I have had people tell me that's not what they believe but I don't care. I have to believe what I can in order to make this all a little more bearable.
I miss her.
I am scared to forget more and more. I am so worried she will not understand how much I love her.
I hate that her brother will not know her. He wont miss her. He wont be able to have memories with his sister. I hate that she isn't here.
I wish I could feel her more. I wish would dream of her. I pray everyday. over and over. that she is happy. That she is having a good day. That she knows how much her Mum and Dad love and miss her.
I pray I never will know this pain with baby T. I pray he isn't taken from me.

12 comments :

Trinity said...

My heart is so full reading this post. I honestly believe that T does and will know your little girl. I too believe that you will have a chance to raise your little girl in the life to come. I believe that she is waiting for you and knows full heartedly of your love for her and your willingness to keep her spirit alive through posts, charity events and your leggings project. I am sure that she smiles each and everyday as she watches and waits for you to continue through this life and she too is most likely counting down the days until she can be with her family again. The hurt will get easier, but it will never fade. You lost a part of you, an innocent child and that loss can never be made up for until the day you meet again. What a glorious day that shall be.

nargyle said...

I believe that too!

Melissa Cheney said...

I've been following your blog for well over a year now and I think I've commented a few times, but I read every post when I see that you've updated when I check Ashley Sullenger's blog.

A thought came strongly to my mind as I read your post just now: Your kids are together RIGHT NOW. They are loving each other and playing with each other!!! They are SO happy and your sweet girl is "teaching him the ropes." She will be his special angel his whole life.

I too believe that you'll have the opportunity to raise your little girl in the next life (I'm LDS). Makenzie got her "ticket to Heaven" early and now you guys are working hard to make it there too.

I want to tell you how impressed I am with what a devoted mom you are!!! You love your kids SO much and it shows with every post. I wish you the very best this next week--I can't wait to see your new sweet babe!

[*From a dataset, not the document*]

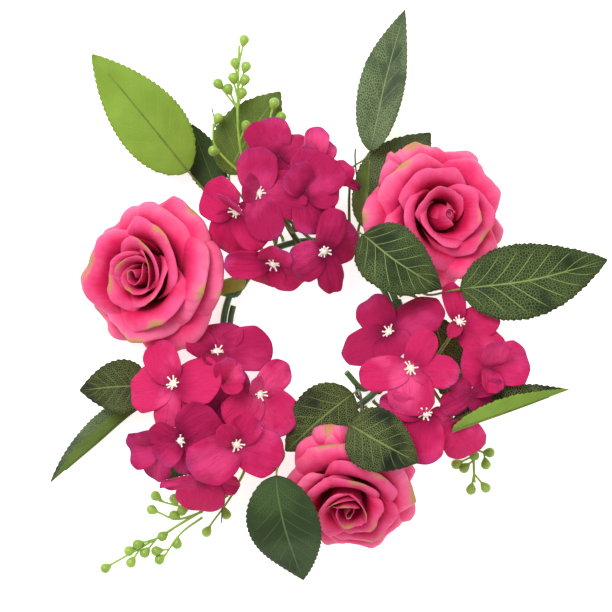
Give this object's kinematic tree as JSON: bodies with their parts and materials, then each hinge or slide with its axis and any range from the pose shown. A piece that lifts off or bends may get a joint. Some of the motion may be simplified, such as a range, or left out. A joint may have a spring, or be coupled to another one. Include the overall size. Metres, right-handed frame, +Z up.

(PS--I have one daughter and her name is McKenzie. :) Best name, right? :)

Alesha said...

I have those same thoughts, fears, hopes etc all the time. I also think it is so true life gets easier to live but when you stop and really think about it still is just REALLY hard. ♥

Ashley Quarles said...

Praying for you Kendra <3

Robin said...

Praying for you and Ryan always!

Cee said...

I believe the same as you, our little baby boy will be our forever baby. When we meet he'll wake up in my arms and we'll have our forever time together. That's the only thing that keeps me going, believing that one day we'll have our special time together in that peaceful place. I wish it could be different and I wish he could be here with me but I know that isn't possible so I hold on to that thought. And yes I can totally understand your hurt. It hurts so much it's a like physical pain in your chest. I was told it never goes you just learn to cope with it and I have accepted that that's the way it is. I feel the 'ache' in my heart but I know a piece of my heart has is with my little boy and so that ache is 'ok' because it is for him and always will be. Someone told me 'the pain doesn't go, your legs just get stronger with every step you take to help you carry the pain'. CJ xxx

Simply Shannon said...

You just keep believing what comforts you! God promised us Heaven, with no tears or pain, and I believe that is true. Heaven will be exactly what you need to praise Him for eternity-and that means having your precious baby to love and hold. Praying for you as you count the days until you meet your son.

Kami Satterlee said...

I think she is with baby T hugging and kissing Til they get to see each other again. I know she loves you and wants you to be happy just like you want her to be happy friend.
I'm so excited for baby T and wish I could give you a big hug. Xoxoxoxo

Melissa said...

Just one quick comment. When you say that you it hurts you that baby T will not miss her, I just believe that he will because your memeories will become his memories. I know that sounds weird but she will NEVER be forgotten in your home which means he will always be hearing about her, and he WILL love her too and I know that it is no where near what you want or need but hopefully it can help a little. Enjoy these last few days of pregnancy, soon your aching arms will be filled again!

Kerri said...

I believe with all my heart that you will get to raise her and that she is happy. She is with God and heaven is a happy place. Baby T will know his sister through you and Ryan and he will know her personally one day. Baby T is with her right now and she is probably telling him how lucky he is to have you guys as parents. I'm so sorry you have to go through this pain. Nobody should ever have to feel the kind of pain that you guys have. I'm so excited for you to have a baby and feel like a mom again.

brigette said...

I bet shes in heaven loving on him right now! Telling him all the awesome stuff about you guys!! You will raise her im sure of it. I love u guys!! You are sooooo close!! Hugs mama!!